Hi,
there is a new issue since R version 3.4 with the package GenomicFeatures:
I created my own BSgenome package for Candida glabrata and loaded the GFF file with
txdb <- makeTxDbFromGFF(file=gffFile,dataSource="CGDB",
organism="Candida glabrata",format="gff3",
chrominfo=seqinfo_cg)
Error
Import genomic features from the file as a GRanges object ... OK
Prepare the 'metadata' data frame ... Fehler in FUN(X[[i]], ...) :
1 unknown species: ‘Candida glabrata’ Please use 'available.species' to see viable species names or tax Ids
This issue does not occur in R version 3.3. Is there specific metadata required now ?
A few thoughts:
You could update to use the latest version of R (3.5) and Bioconductor (3.7)
You could utlize the
available.species()
function to see if the organism argument needs to be updated.

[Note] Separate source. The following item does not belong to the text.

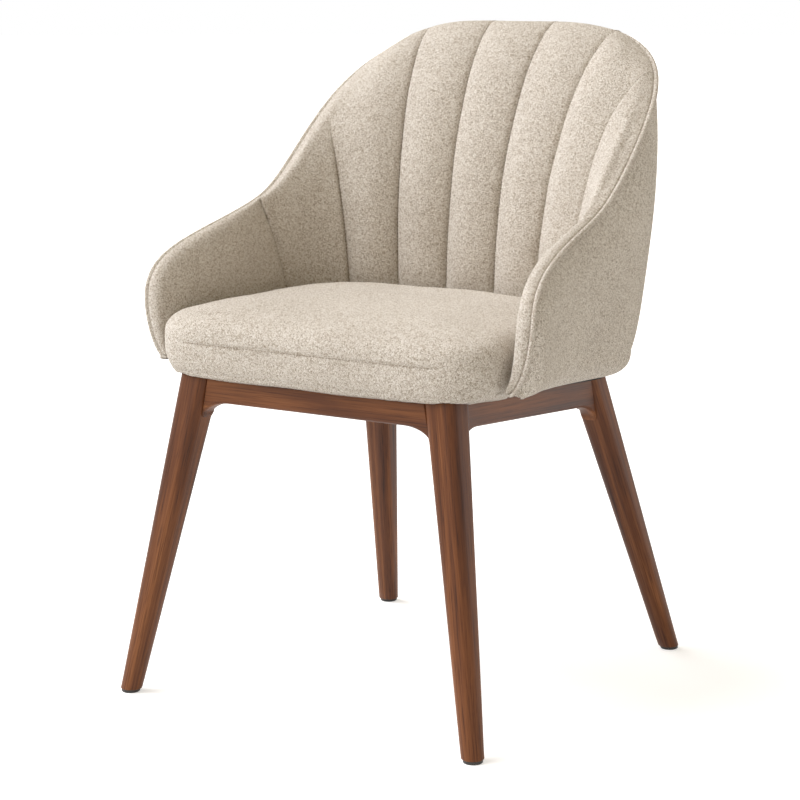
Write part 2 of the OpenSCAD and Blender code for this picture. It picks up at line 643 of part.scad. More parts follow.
// One face of the core, d outward from its middle surface
function core_side(s, d) = let(e = flange_edge(s)) concat(
    [for (k = [2:wall_rows + 1]) inside(s, wall_z(s, k), outer_t + core_t / 2 - d)],
    [for (a = bend_angles) bend_at(s, a, bend_r + d)],
    [[e[0], e[1], frame_z(e[1], dust_t + core_t / 2 - d)]]);
module shell_core() {
    color("#c59b67") difference() {
        skin([for (s = both_ways(core_columns)) let(a = abs(s))
            [for (p = concat(core_side(a, core_t / 2), reversed(core_side(a, -core_t / 2)))) mirrored(s, p)]],
            strips = wall_rows + len(bend_angles));
        seat_bolt_holes();
    }
}

// Outer cover: foam and cloth from the piping down round the shell's lower edge
lap_angles = [0, 30, 58, 75];
lap_end = 84;
lap_shares = [0, 0.42, 0.8, 0.97, 1];
function cover_z(s, k) = k <= wall_rows + 2 ? wall_z(s, k)
    : mix(wall_z(s, wall_rows + 2), underside(s)[2], lap_shares[k - wall_rows - 2]);
function cover_outer(s) = [for (k = [0:wall_rows + 6]) outer_at(s, outer_q(s, cover_z(s, k)))];
function cover_inner(s) = s > s_core
    ? [for (k = [0:wall_rows + 6]) inside(s, cover_z(s, k), cover_depth(s, cover_z(s, k)))]
    : concat([for (k = [0:wall_rows + 1]) inside(s, wall_z(s, k), cover_depth(s, wall_z(s, k)))],
        [for (a = lap_angles) bend_at(s, a, bend_r + core_t / 2 + soft_gap)],
        [let(p = bend_at(s, lap_end, bend_r + core_t / 2)) [p[0], p[1], frame_z(p[1], dust_t)]]);
module outer_cover() {
    color(cloth) skin([for (s = both_ways(cover_columns)) let(a = abs(s))
        [for (p = concat(cover_outer(a), reversed(cover_inner(a)))) mirrored(s, p)]], strips = wall_rows + 6);
}

// Padding: one closed section for each column, from its foot over the roll
channel_steps = 5;
function seam_at(k, v) = k == 0 ? 0 : sign(k) * seam_s(abs(k) - 1, v);
channel_seams = [[-4, -3], [-3, -2], [-2, -1], [-1, 1], [1, 2], [2, 3], [3, 4]];
// The puff of a channel starts above the cushion and fades over the roll
function puffed(s, v, puff) =
    let(fade = ease((v - 0.02) / 0.2) * (v > 1 ? 1 - 0.8 * (v - 1) : 1))
    inner_at(s, v) - outward(s) * puff * fade;
function pad_section(places, puff) = concat(
    [for (i = [0:len(row_v) - 1]) mirrored(places[i], puffed(abs(places[i]), row_v[i], puff))],
    [for (i = [len(row_v) - 1:-1:0]) mirrored(places[i], back_face(abs(places[i]), row_v[i]))]);
function channel_section(pair, f) = pad_section(
    [for (v = row_v) mix(seam_at(pair[0], v), seam_at(pair[1], v), f)],
    channel_depth * (1 - pow(abs(2 * f - 1), 2.4)));
module back_pad() {
    color(cloth) skin(reversed(concat(
        [for (pair = channel_seams) for (i = [0:channel_steps - 1]) channel_section(pair, i / channel_steps)],
        [channel_section([3, 4], 1)])), strips = pad_rows);
}
arm_steps = 6;
nose_steps = 7;
// Share of the arm pad's width at a column, and the column's place at row v
function arm_place(j, v) = j <= arm_steps
    ? mix(seam_at(4, v) + seam_gap, s_core + seam_gap, j / arm_steps)
    : mix(s_core + seam_gap, 2, (j - arm_steps) / nose_steps);
module arm_pad() {
    color(cloth) skin([for (j = [arm_steps + nose_steps:-1:0])
        pad_section([for (v = row_v) arm_place(j, v)], arm_crown * sin(180 * j / (arm_steps + nose_steps)))],
        strips = pad_rows);
}

// Piping: a cord along the rim, resting on the joint of pad and cover
piping_cols = 36;
piping_sides = 8;
module rim_piping() {
    r = piping_d / 2;
    color(cloth) skin([for (j = [-piping_cols:piping_cols])
        let(s = 2 * j / piping_cols, a = abs(s), out = unit(outward(a) + 0.8 * crestward(a)),
            up = unit(cross(unit(rim(min(2, a + 0.01)) - rim(max(0, a - 0.01))), out)), c = rim(a) + out * (r + lap_gap))
        [for (k = [0:piping_sides - 1]) let(t = 360 * k / piping_sides)
            mirrored(s, c + r * (out * cos(t) + up * sin(t)))]]);
}

// Seat cushion: rings from the lip up over the crown
// [share of the height, distance inside the widest outline]
cushion_rings = [[0, 13], [0.04, 8], [0.1, 4.5], [0.2, 1.6], [0.34, 0], [0.47, 1], [0.5, 2.4], [0.53, 1], [0.66, 3],
    [0.78, 9], [0.88, 20], [0.95, 40], [0.985, 75], [1, 120]];
cushion_sides = 44;
cushion_back = 4;
front_n = 7;
// Share of the arms' flare that the cushion's front corners take
cushion_flare = 0.8;
// Fall of the cushion's top to its front edge
front_drop = 6;
front_reach = 200;
function cushion_plan(t, inset) =
    let(w = cushion_w - inset, back = inner_d - channel_depth / 2 - cushion_back - inset,
        front = cushion_front + inner_y - inset,
        p = abs(t) <= 90 ? super_xy(w, back, inner_y, inner_n, t) : super_xy(w, front, inner_y, front_n, t))
    [p[0] + sign(p[0]) * cushion_flare * arm_flare * pow(clamp((inner_y - p[1]) / (arm_front + inner_y)), 2), p[1]];
module cushion_form() {
    skin([for (ring = cushion_rings) [for (k = [0:cushion_sides - 1])
        let(t = 180 - 360 * k / cushion_sides, p = cushion_plan(t, ring[1]), low = frame_z(p[1]) - lip_drop,
            high = frame_h + cushion_h - front_drop * pow(clamp((inner_y - p[1]) / front_reach), 2))
        [p[0], p[1], mix(low, high, ring[0])]]]);
}
module seat_cushion() {
    color(cloth) difference() {
        cushion_form();
        in_frame() translate([0, 0, -back_h]) linear_extrude(back_h + board_top) polygon(concat(
            [[back_h, -spacer_back], [back_h, back_h], [-back_h, back_h], [-back_h, -spacer_back],
             [-board_w - soft_gap, -spacer_back]],
            reversed(plate_front(board_w + soft_gap, board_front + soft_gap)), [[board_w + soft_gap, -spacer_back]]));
    }
}

leg_right(front_foot, front_top, front_set);  // leg_front_right
mirror([1, 0, 0]) leg_right(front_foot, front_top, front_set);  // leg_front_left
leg_right(rear_foot, rear_top, rear_set);  // leg_rear_right
mirror([1, 0, 0]) leg_right(rear_foot, rear_top, rear_set);  // leg_rear_left
apron_cross(front_foot, front_top, front_face, 1, front_mid, front_set);  // apron_front
apron_cross(rear_foot, rear_top, rear_face, -1, rear_mid, rear_set);  // apron_rear
apron_side();  // apron_right
mirror([1, 0, 0]) apron_side();  // apron_left
block_right(front_set);  // block_front_right
mirror([1, 0, 0]) block_right(front_set);  // block_front_left
block_right(rear_set);  // block_rear_right
mirror([1, 0, 0]) block_right(rear_set);  // block_rear_left
apron_dowels();
block_screws();
leg_bolts();
leg_bolt_washers();
leg_bolt_nuts();
glide_pads();
glide_nails();
dust_cover();
shell_core();
front_spacer();
seat_board();
seat_bolts();
seat_washers();
t_nuts();
seat_cushion();
back_pad();
arm_pad();  // arm_pad_right
mirror([1, 0, 0]) arm_pad();  // arm_pad_left
outer_cover();
rim_piping();
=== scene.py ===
"""Upholstered dining armchair: a channelled tub on a walnut base, finished round its CAD frame."""
import math
import bmesh
import bpy
import numpy as np
from mathutils import Matrix, Vector, noise


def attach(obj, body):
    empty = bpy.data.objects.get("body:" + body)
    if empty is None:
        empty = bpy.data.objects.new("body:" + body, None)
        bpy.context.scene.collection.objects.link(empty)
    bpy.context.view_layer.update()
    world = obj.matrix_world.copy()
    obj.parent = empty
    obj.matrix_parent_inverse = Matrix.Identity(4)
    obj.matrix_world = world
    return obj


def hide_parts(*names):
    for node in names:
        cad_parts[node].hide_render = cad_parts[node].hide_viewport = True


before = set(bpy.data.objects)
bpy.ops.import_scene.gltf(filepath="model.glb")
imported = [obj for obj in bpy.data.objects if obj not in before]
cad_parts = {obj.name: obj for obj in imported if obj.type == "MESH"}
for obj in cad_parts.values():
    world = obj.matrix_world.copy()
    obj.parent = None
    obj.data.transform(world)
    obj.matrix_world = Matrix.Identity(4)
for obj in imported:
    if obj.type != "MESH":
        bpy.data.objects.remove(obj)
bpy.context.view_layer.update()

# The photograph's view: a long lens, to the right of the chair's front and a
# little above the seat. The picture is square.
VIEW_AZIMUTH = math.radians(33.3)
VIEW_ELEVATION = math.radians(10.2)
VIEW_TARGET = Vector((-0.0183, -0.0120, 0.3507))
VIEW_DISTANCE = 2.9967
VIEW_LENS = 107.74
SENSOR = 36.0

away = Vector((-math.sin(VIEW_AZIMUTH) * math.cos(VIEW_ELEVATION),
               math.cos(VIEW_AZIMUTH) * math.cos(VIEW_ELEVATION), -math.sin(VIEW_ELEVATION)))
camera_data = bpy.data.cameras.new("photo_view")
camera_data.lens = VIEW_LENS
camera_data.sensor_width = SENSOR
camera = bpy.data.objects.new("photo_view", camera_data)
camera.location = VIEW_TARGET - away * VIEW_DISTANCE
camera.rotation_euler = away.to_track_quat("-Z", "Y").to_euler()
bpy.context.scene.collection.objects.link(camera)
bpy.context.scene.camera = camera


# Four legs, turned and shaped from solid walnut: round at the foot, a rounded
# square where the aprons meet them, splayed outward and cut off under the seat.
# They are oiled to a satin finish, and dowelled to the aprons.
FRAME_TOP = 0.390
FRAME_FALL = math.tan(math.radians(4.3))
LEG_WIDTH = 0.041
LEG_CORNER = 0.011
FOOT_WIDTH = 0.0265
FOOT_EASING = 0.0009
GLIDE_HEIGHT = 0.004
LEG_ENDS = {"front": ((0.249, -0.269), (0.177, -0.212)), "rear": ((0.222, 0.269), (0.156, 0.144))}
LEG_LEVELS = 30
CORNER_STEPS = 9
WALNUT_TONES = [(0.0, (0.060, 0.016, 0.004)), (0.38, (0.122, 0.038, 0.011)),
                (0.62, (0.190, 0.066, 0.021)), (1.0, (0.300, 0.118, 0.042))]
WOOD_SHINE = 0.28
ROUGHNESS_SPREAD = (-0.05, 0.09)
FIGURE_NOISE = {"Detail": 5.0, "Roughness": 0.55, "Distortion": 1.6}
TONE_RANGE = (0.26, 0.76)
DRIFT_NOISE = {"Scale": 5.0, "Detail": 1.0}
DRIFT_TONE = 0.30
PORE_NOISE = {"Scale": 620.0, "Detail": 3.0, "Roughness": 0.7}
PORE_STRETCH = 0.018
PORE_TONE = 0.34
PORE_STOPS = [(0.34, (0.45, 0.42, 0.40)), (0.45, (1, 1, 1))]
PORE_SHARE = 0.7
PORE_RELIEF = (0.16, 0.0004)


def mix(a, b, t):
    """From a, where t is 0, to b, where t is 1."""
    return a + (b - a) * t


def frame_z(y, above=0.0):
    """Height of a plane parallel to the frame's sloping top."""
    return FRAME_TOP - FRAME_FALL * y + above / math.cos(math.atan(FRAME_FALL))


def ring_faces(rings, points):
    """Quads between rings of equally many points, and a flat face over each end."""
    quads = [(i * points + j, i * points + (j + 1) % points,
              (i + 1) * points + (j + 1) % points, (i + 1) * points + j)
             for i in range(rings - 1) for j in range(points)]
    last = (rings - 1) * points
    return quads + [tuple(range(points - 1, -1, -1)), tuple(range(last, last + points))]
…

Its possible we have tightened the constraint on the naming. Looking at theavailable.species()
would also allow you to use the taxonomyId argument rather than organism argument in themakeTxDbFromGFF
as well.The below code I was using R 3.5 and Bioc 3.7 so the values may be different when run in your R session
Thanks for your help. I will update my Bioconductor and try again. Just two questions:
1) Local BSgenomes (BSgenome.Cglabrata) could be used, which were not part of available.genomes() but of installed.genomes(). Why is this not possible anymore ?
2) How to get the source (uploader) of the available genomes e.g.
284593 Candida glabrata CBS 138
I think you might still be able to use the Local BSgenomes but I think you would have to specify a taxonomyId. The ERROR you are seeing is stemming from a lookup of the provided argument organism's taxonomyId - if the id is provided it skips this step.
This is the solution! Thanks maybe taxonomyId = NA should be documented under the error.
I'll look into trying to clarify the ERROR message.